*RAW DATA*
★ ★ ★ ★

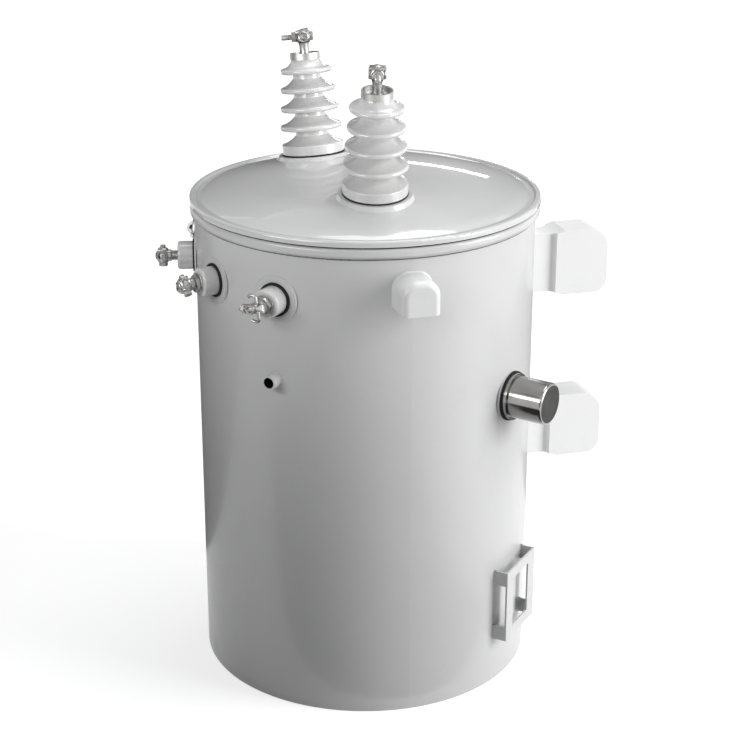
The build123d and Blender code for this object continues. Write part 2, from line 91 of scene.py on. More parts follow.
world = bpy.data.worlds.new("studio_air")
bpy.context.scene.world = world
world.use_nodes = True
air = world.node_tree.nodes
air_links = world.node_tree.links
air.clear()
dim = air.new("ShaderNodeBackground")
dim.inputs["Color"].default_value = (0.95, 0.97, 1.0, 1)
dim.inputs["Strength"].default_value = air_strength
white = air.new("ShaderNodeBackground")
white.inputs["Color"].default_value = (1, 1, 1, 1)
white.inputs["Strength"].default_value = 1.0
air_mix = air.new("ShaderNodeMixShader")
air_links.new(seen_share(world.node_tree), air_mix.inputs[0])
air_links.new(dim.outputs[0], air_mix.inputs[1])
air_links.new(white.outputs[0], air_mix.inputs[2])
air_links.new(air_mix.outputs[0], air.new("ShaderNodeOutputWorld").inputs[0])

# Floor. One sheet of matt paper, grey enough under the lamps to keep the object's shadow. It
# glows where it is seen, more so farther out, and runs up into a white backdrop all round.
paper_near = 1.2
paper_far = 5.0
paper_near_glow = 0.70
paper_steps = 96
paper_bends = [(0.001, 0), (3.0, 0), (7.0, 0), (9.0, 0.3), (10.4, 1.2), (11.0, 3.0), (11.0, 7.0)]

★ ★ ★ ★

*GIVEN INSTRUCTION*
Quote the data above in full, changing nothing.

*TASK SOLUTION*
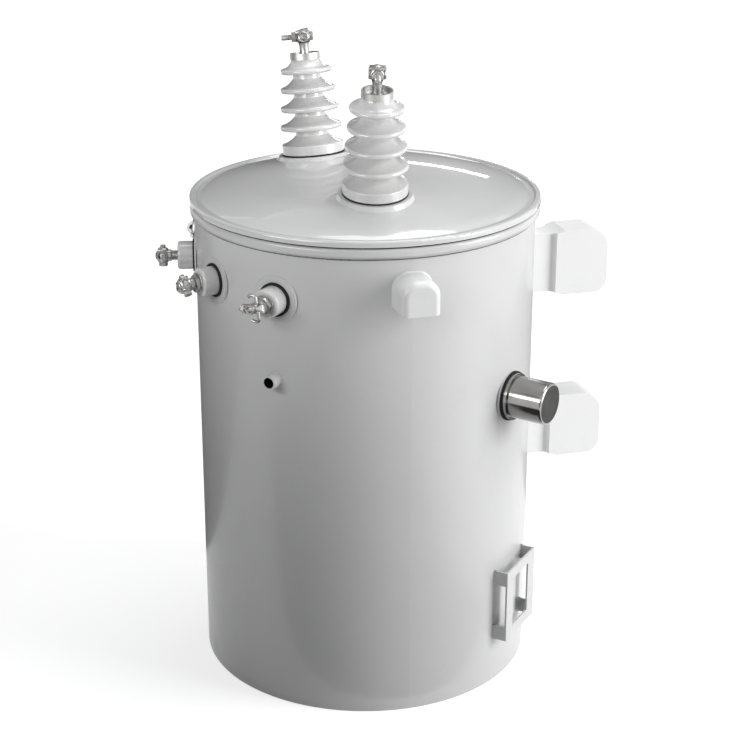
The build123d and Blender code for this object continues. Write part 2, from line 91 of scene.py on. More parts follow.
world = bpy.data.worlds.new("studio_air")
bpy.context.scene.world = world
world.use_nodes = True
air = world.node_tree.nodes
air_links = world.node_tree.links
air.clear()
dim = air.new("ShaderNodeBackground")
dim.inputs["Color"].default_value = (0.95, 0.97, 1.0, 1)
dim.inputs["Strength"].default_value = air_strength
white = air.new("ShaderNodeBackground")
white.inputs["Color"].default_value = (1, 1, 1, 1)
white.inputs["Strength"].default_value = 1.0
air_mix = air.new("ShaderNodeMixShader")
air_links.new(seen_share(world.node_tree), air_mix.inputs[0])
air_links.new(dim.outputs[0], air_mix.inputs[1])
air_links.new(white.outputs[0], air_mix.inputs[2])
air_links.new(air_mix.outputs[0], air.new("ShaderNodeOutputWorld").inputs[0])

# Floor. One sheet of matt paper, grey enough under the lamps to keep the object's shadow. It
# glows where it is seen, more so farther out, and runs up into a white backdrop all round.
paper_near = 1.2
paper_far = 5.0
paper_near_glow = 0.70
paper_steps = 96
paper_bends = [(0.001, 0), (3.0, 0), (7.0, 0), (9.0, 0.3), (10.4, 1.2), (11.0, 3.0), (11.0, 7.0)]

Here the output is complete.